Ok in the likes of Chiang Mai you don't get a sense of threat from pickpockets, muggers etc. But you still have to be careful. Only last year there was a gang of ladyboys driving around, looking for cars parked up during the night, whose owners were sleeping off a few beers too many. It took a while for this gang to be caught - apparently once robbed of their remaining cash, most of the victims were too embarrassed to tell the police!

Food poisoning? Only problem I've had so far is from a farang-run place, a hungry soi cat would have turned its nose up at the fish I was served.

In the beach resorts, the jetski, paragliding etc activities aren't subject to the same regulations as they are in the West... or if they are, few businesses take much notice of them. 

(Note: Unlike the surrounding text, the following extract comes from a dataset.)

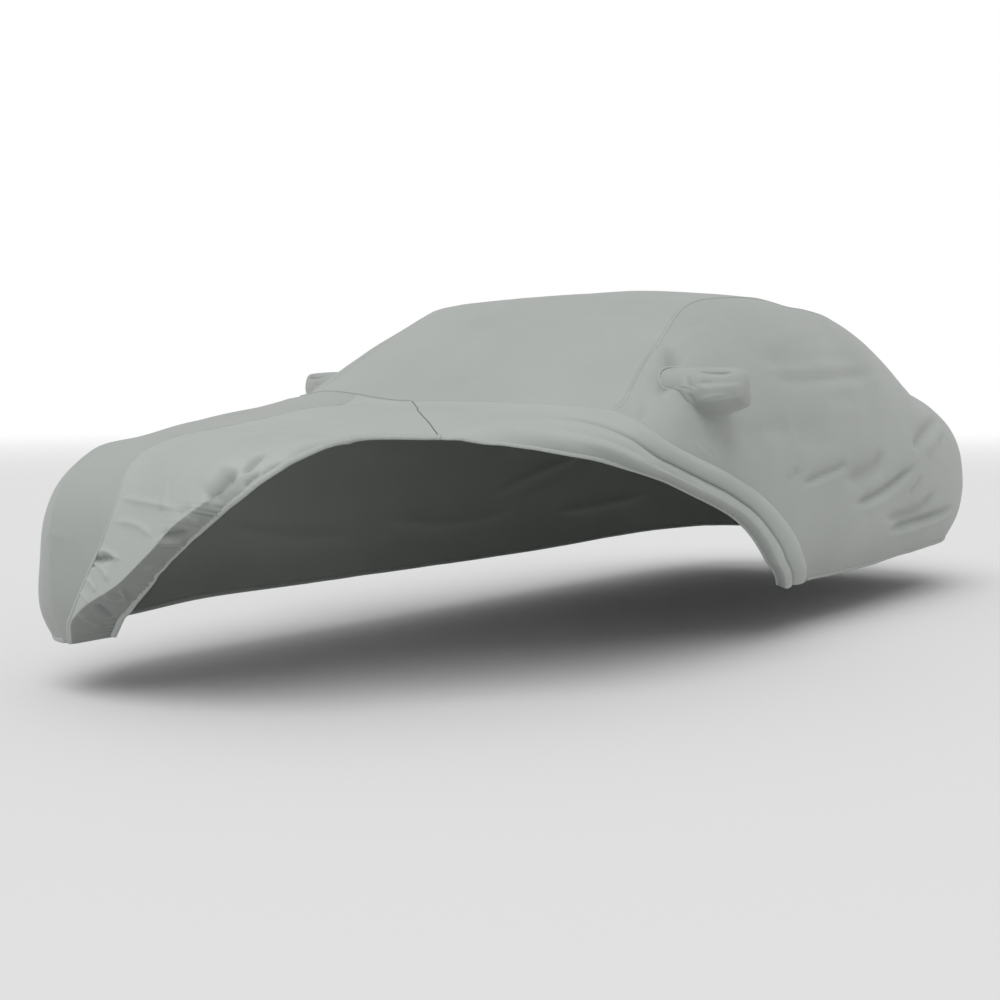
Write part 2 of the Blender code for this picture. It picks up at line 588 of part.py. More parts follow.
def make_pocket(name, panel, sign, shift):
    """A mirror's pocket, sewn into a hole that is cut for it in the side panel."""
    tree = BVHTree.FromObject(panel, bpy.context.evaluated_depsgraph_get())
    mouth = []
    for y, z in zip(*pocket_ring(*POCKET[0][2:])):
        start = Vector((sign * 2, y + shift - HOLD_Y, z - HOLD_Z))
        mouth.append(abs(tree.ray_cast(start, Vector((-sign, 0, 0)))[0].x) - POCKET_SEWN_IN)
    bm = bmesh.new()
    loops = []
    for row in POCKET:
        y, z = pocket_ring(*row[2:])
        out = np.array(mouth) + (POCKET_REACH - np.array(mouth)) * row[1]
        last = row is POCKET[-1]
        ring = bmesh.ops.create_circle(bm, cap_ends=last, segments=POCKET_SIDES, radius=1)["verts"]
        for i, vert in enumerate(ring):
            vert.co = (sign * out[i], y[i] + shift - HOLD_Y, z[i] - HOLD_Z)
        loops.append(list({edge for vert in ring for edge in vert.link_edges}))
    for near, far in zip(loops, loops[1:]):
        bmesh.ops.bridge_loops(bm, edges=near + far)
    bmesh.ops.recalc_face_normals(bm, faces=bm.faces)
    hole = bmesh.new()
    y, z = pocket_ring(*POCKET[0][2:], grown=POCKET_CLEAR)
    ring = bmesh.ops.create_circle(hole, cap_ends=True, segments=POCKET_SIDES, radius=1)
    for i, vert in enumerate(ring["verts"]):
        vert.co = (sign * 0.4, y[i] + shift - HOLD_Y, z[i] - HOLD_Z)
    outer = bmesh.ops.extrude_face_region(hole, geom=hole.faces[:])["geom"]
    reach = [item for item in outer if isinstance(item, bmesh.types.BMVert)]
    bmesh.ops.translate(hole, vec=(sign * 0.9, 0, 0), verts=reach)
    bmesh.ops.recalc_face_normals(hole, faces=hole.faces)
    mesh = bpy.data.meshes.new(name + " hole")
    hole.to_mesh(mesh)
    hole.free()
    cutter = bpy.data.objects.new(name + " hole", mesh)
    cutter.hide_render = True
    cutter.display_type = "WIRE"
    cutters.objects.link(cutter)
    cut = panel.modifiers.new("hole for the pocket", "BOOLEAN")
    cut.object = cutter
    cut.operation = "DIFFERENCE"
    return cloth_object(name, bm, (0.43, 0.46, 0.42))


make_hood_panel()
make_roof_panel()
left = make_side_panel_left()
right = make_side_panel_right()
make_fender_panel_left()
bpy.context.view_layer.update()
make_pocket("mirror_pocket_left", left, 1, 0.0)
make_pocket("mirror_pocket_right", right, -1, RIGHT_POCKET_BACK)
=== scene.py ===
"""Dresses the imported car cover: each panel as a thin sheet of cloth with its folds, the felled
seams between them, the elastic hem, and the two side pockets, on a plain pale floor."""

import math

import bmesh
import bpy
import numpy as np
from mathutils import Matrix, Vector
from mathutils.bvhtree import BVHTree


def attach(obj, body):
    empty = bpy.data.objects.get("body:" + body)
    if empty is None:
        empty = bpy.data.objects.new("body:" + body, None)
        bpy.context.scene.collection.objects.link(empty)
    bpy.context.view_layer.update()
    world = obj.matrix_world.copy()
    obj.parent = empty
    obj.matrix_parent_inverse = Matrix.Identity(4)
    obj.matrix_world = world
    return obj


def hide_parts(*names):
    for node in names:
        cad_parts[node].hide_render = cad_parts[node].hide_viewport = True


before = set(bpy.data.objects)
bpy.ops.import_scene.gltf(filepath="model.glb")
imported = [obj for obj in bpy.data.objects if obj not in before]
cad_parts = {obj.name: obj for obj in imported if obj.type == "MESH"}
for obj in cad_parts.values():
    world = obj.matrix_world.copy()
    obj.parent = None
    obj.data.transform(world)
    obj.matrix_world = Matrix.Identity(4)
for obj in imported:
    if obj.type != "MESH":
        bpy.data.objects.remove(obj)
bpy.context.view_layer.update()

# ------------------------------------------------------------------------------------------
# Roof cloth: one run of coated woven cloth from the cowl over the top and down to the tail
# hem, drawn tight, with a side cloth sewn along each of its two rails. The hem is turned up
# over elastic.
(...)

Fancy going to a nightclub? The one that burnt down in Bangkok with the loss of so many lives last year wasn't even licensed as a club, it was allegedly just a private home being used illegally. No proper safety standards were being enforced. 

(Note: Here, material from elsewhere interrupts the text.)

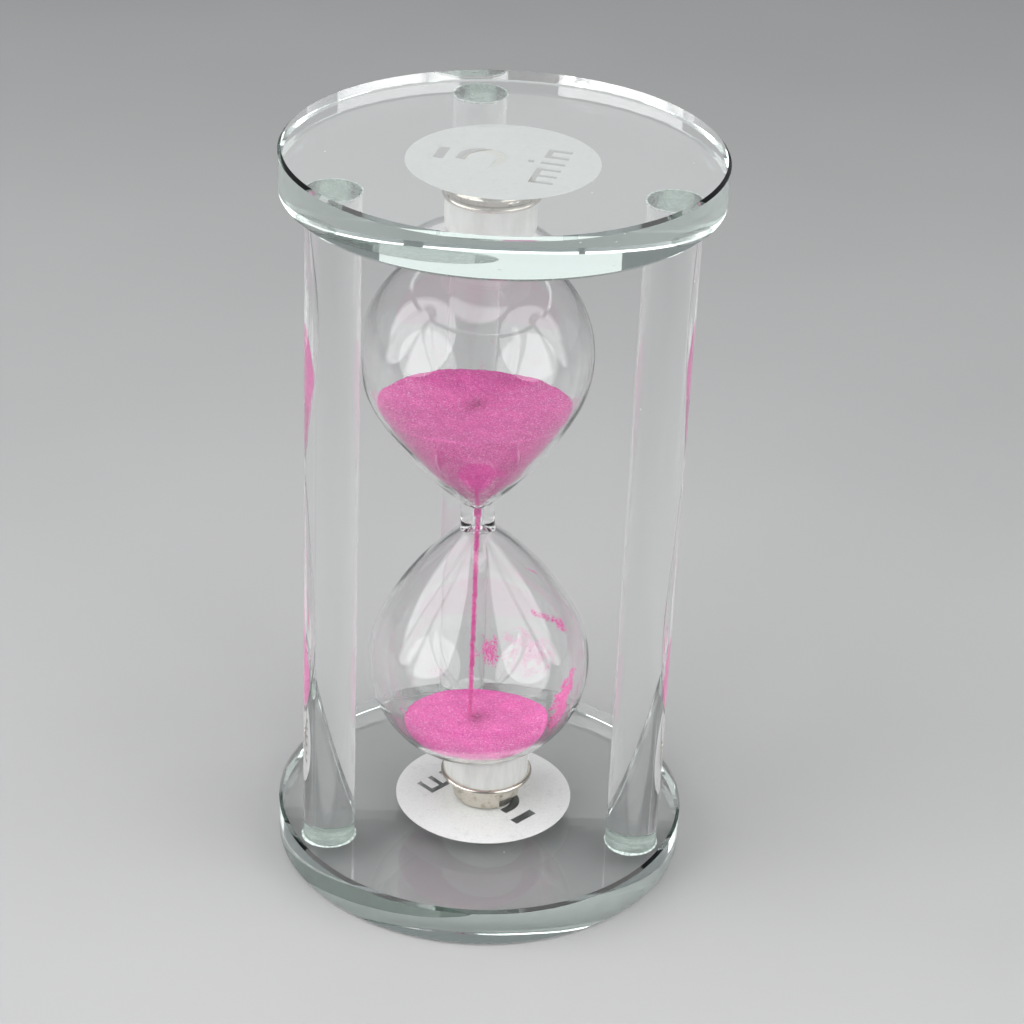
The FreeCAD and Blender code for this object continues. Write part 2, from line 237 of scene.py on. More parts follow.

Any expats suffered mishaps in LOS? I wonder sometimes if visitors, or even expats, have decent enough insurance for the increased risks of travelling around SE Asia. Some of the tourists I've met haven't a clue!


----------



## Guest (Apr 25, 2009)

More incentive to get the right insurance cover on this great blog by Travelhappy... _"12 ways to seriously injure yourself on a Bangkok sidewalk"_.

Chiang Mai has its own version of the telephone box hazard, ie 'pick a particularly narrow bit of pavement, then place the phone box next to a tree or lamp post so that it's barely possible to squeeze through the gap. If too many people are managing to get through unscathed, then place a sign at farang head height to decapitate as many of the heathens as possible'...


_(click on pic for bigger image)_


_(click on pic for bigger image)_

And no, it wasn't me guv, that bent back the sign, honest, even if I did live just a couple of hundred metres away on Sri Donchai in Chiang Mai. Getting caught vandalising city property no doubt merits a ten stretch in Bangkwang (the Bangkok Hilton).

And here's one more Chiang Mai special, the lethal kerbstone...


_(click on pic for bigger image)_

Specially designed to entrap innocent tourists, they are coated with oil and dirt which is replenished on a daily basis by the pollution. This lethal combination, along with the 45° slope, guarantee that the unsuspecting or inebriated regularly end up on their backsides...


----------